Take Five: “In order to end violence against women, we need to work first on changing mindsets”


Amira Mahmoud, the manager of “The Reception”, a women’s shelter in Alexandria. Photo: UN Women/Mona Soliman

Amira Mahmoud is a law school graduate who works as the manager of a women’s shelter in Alexandria, Egypt. Opened in 2010 under the umbrella of the Egyptian Ministry of Social Solidarity, the shelter offers legal aid and psycho-social support and counselling to women survivors of violence in addition to facilitating access to financial assistance and income-generating opportunities. Under the ‘Ending Violence Against Women: Survivor Centered Approach’ programme, implemented in collaboration with the Ministry of Social Solidarity, the National Council for Women, Care International in Egypt and five local NGOs, and with the support and generous contribution of USAID, UN Women Egypt has worked closely with government counterparts to strengthen the capacities of service providers, especially shelter staff, lawyers and prosecutors to ensure that they follow quality standards and protocols. Additionally, capacity development was provided to local NGOs on case management steps to address the immediate needs of women related to incidents of violence.

How does the shelter support survivors of violence?

When the survivor arrives at the shelter, we leave her in peace and quiet for three to four days in her own room and then we start tailoring her rehabilitation plan, focusing on three aspects: mental, social and spiritual wellness. Sometimes, women are referred to us who are totally desperate and despondent; these women require a different plan. First, we encourage them to attend therapy sessions organized here at the center, then we start tailoring a plan that takes into consideration the survivor’s psychological state. 

When they are ready for the next step, we offer the women our services and invite them to join in our activities. We have a handicrafts center, a kitchen for the survivors and a day-care center for children. If they want to work outside the shelter, we connect them with businesses through our network. We also encourage them to save the money they gain and open saving accounts as we provide them with necessary resources to cover all their needs. However, we are not a replacement for their own homes.

How do you promote the services of the shelter in the community?
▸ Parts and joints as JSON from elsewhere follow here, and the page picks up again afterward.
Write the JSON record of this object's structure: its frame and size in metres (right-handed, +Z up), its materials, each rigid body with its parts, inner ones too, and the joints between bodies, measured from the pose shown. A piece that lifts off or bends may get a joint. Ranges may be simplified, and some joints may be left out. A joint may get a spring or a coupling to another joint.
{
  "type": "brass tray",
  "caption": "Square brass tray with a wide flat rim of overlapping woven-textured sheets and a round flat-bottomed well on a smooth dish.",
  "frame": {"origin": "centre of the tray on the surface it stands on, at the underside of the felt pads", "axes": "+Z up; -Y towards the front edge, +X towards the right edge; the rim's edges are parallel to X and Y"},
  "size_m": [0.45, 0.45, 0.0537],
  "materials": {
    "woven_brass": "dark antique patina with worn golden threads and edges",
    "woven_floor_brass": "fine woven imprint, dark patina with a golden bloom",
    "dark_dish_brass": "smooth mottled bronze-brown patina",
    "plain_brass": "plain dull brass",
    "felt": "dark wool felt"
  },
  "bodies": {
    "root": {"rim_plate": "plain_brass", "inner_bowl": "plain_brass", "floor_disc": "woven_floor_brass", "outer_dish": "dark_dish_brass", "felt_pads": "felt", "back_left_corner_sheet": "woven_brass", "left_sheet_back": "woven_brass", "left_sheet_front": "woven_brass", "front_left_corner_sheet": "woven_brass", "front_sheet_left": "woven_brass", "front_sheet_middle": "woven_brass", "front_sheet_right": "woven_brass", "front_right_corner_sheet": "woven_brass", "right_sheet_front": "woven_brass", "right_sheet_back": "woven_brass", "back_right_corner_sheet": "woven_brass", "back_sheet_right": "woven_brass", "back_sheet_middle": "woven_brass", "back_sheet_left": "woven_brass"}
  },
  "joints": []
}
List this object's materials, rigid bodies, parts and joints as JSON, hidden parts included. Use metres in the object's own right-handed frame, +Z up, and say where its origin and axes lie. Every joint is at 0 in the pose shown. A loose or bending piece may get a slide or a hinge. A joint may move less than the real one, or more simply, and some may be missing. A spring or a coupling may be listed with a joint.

We have several ways to promote our services yet the most successful outreach method to reach our beneficiaries is through field visits and awareness sessions. We have a network of rural women leaders who join convoys in cooperation with the Ministries of Health, Education, and Interior. At the sessions, we talk about the different types of violence against women such as early marriage and female genital mutilation (FGM). We also use social media platforms such as Facebook to promote our training sessions and activities.

What are the main challenges that you face while supporting survivors of violence?

In some governorates of Egypt, we still find harmful traditions such as early marriage. Some parents get their girls married at 13 or 14 years old, which is illegal. Other challenges we face are negative societal perceptions, as in some governorates, mothers are afraid to stop FGM, because they believe that their daughters won’t be able to get married if they have not been subjected to it. Convincing them of the opposite takes a lot of time and effort.

How is UN Women supporting the shelter? And how has this partnership enhanced the work of the shelter?

The most significant benefit that UN Women has offered the shelter is to build the capacity of the staff. We received training on how to deal with the cases of violence from a psychological point of view, and how to understand the survivors’ needs. We had various trainings to help us work with the women, for example on body language and anger management techniques. UN Women also provides us with different trainings to support our work including workplan development, strategic planning and resource mobilization. On top of this, UN Women has also helped us to upgrade the infrastructure and facilities of the shelter.

In your opinion, what is needed to end violence against women in the community?

In order to end violence against women, we need to work first on changing mindsets. We need to engage men and boys to reduce and combat violence against women. A fundamental step in ending violence against women is raising awareness about its dire consequences on women, families and communities as a whole.